Llegar a un sitio para
intentar cambiar el paisaje…y tú eres el cambiado. El afecto de la gente puede
ser muy poderoso si se deja fluir la vida allí mismo, donde las nubes no dejan
de exhibir orgullosas su color gris y las pintas de cerveza negra se degustan
siempre con una sonrisa porque se están compartiendo momentos con buenas
personas. Un multimillonario ha pensado que sería buena idea instalar una
refinería en un pueblecito en medio de ninguna parte de Escocia y envía a un
hombre de confianza para hacer la oferta de compra a todos los habitantes de
una pequeña villa. Ese hombre, en el fondo, forma parte de ese mundo de altas
finanzas, prisas fiduciarias, negocios de despacho y pluma y traiciones a
mansalva. No es de este planeta. Y, sin embargo, llega allí, a ese lugar que
parece que nunca existió, y queda cautivado por la gente sencilla, muy amiga de
sus amigos, que saborean la madera del bar de la plaza, que tienen sus
ocurrencias que sacan una sonrisa al más osado. Es imposible dejar que aquello
se convierta en un monstruo de acero y petróleo. Es un lugar que nadie debería
tocar.
El trato puede
complicarse porque el multimillonario, extrañado por la tardanza en cerrarlo
todo, se presenta allí, entre las olas, con la arena oscura de las playas
violentas azotando las rocas con bofetadas de agua y espuma. Y, de alguna
manera, también cae subyugado por el encanto del lugar y de sus habitantes. Los
héroes locales van a ser dos tipos extranjeros que pasaban por allí para acabar
con todo. Una contradicción que va a costar millones a unos cuantos.

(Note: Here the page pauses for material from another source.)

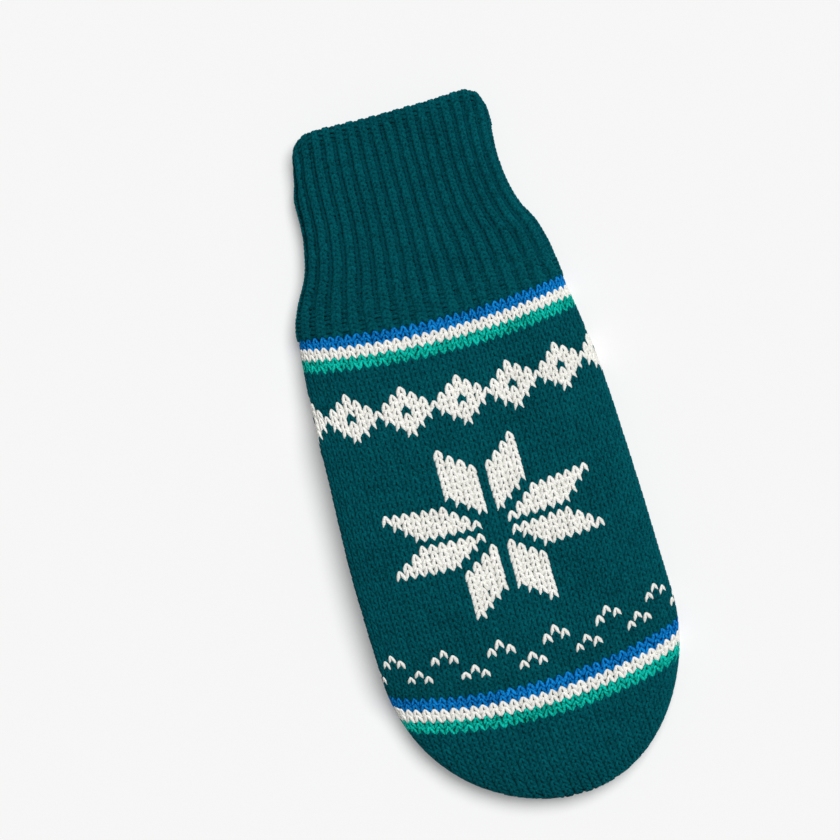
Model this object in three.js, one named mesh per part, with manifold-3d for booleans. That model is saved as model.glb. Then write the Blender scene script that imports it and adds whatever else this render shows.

De vez en cuando, hay películas pequeñas que tocan la fibra más sensible, y éste es el caso de esta cinta de Bill Forsyth, protagonizada por Peter Riegert y Burt Lancaster. Y mantiene una curiosa virtud. Lejos de ser un cuento amable que apela directamente al corazón, no deja de ser realista con el pálpito permanente de que todo lo que ocurre en ese pueblecito puede ser posible. Quizá el dinero también tenga algo de emoción escondido en sus cifras. Quizá la prosperidad no debería medirse por el progreso. Quizá sea el momento de agarrar una buena botella de cerveza negra por el gollete y saborear el auténtico valor de un lugar y de los seres humanos que allí viven. Como premio extraordinario, la guitarra de Mark Knopfler va a acompañar el periplo de estos hombres que, cuando vuelven a su vida normal, se encuentran con que nada es igual, aunque eso ya se deja para la imaginación de los que han asistido a su historia. No hay nada firmado más que aquello que se deja en la rúbrica de los labios. Y así, invitando a una ronda, se puede llegar al acuerdo más conveniente que no tiene por qué incluir un número indeterminado de ceros. Un tipo genial ha llegado al pueblo y habrá que conquistarle para que sus intenciones sean papel mojado con el salitre del mar. Paseemos. Puede que se nos ocurra algo.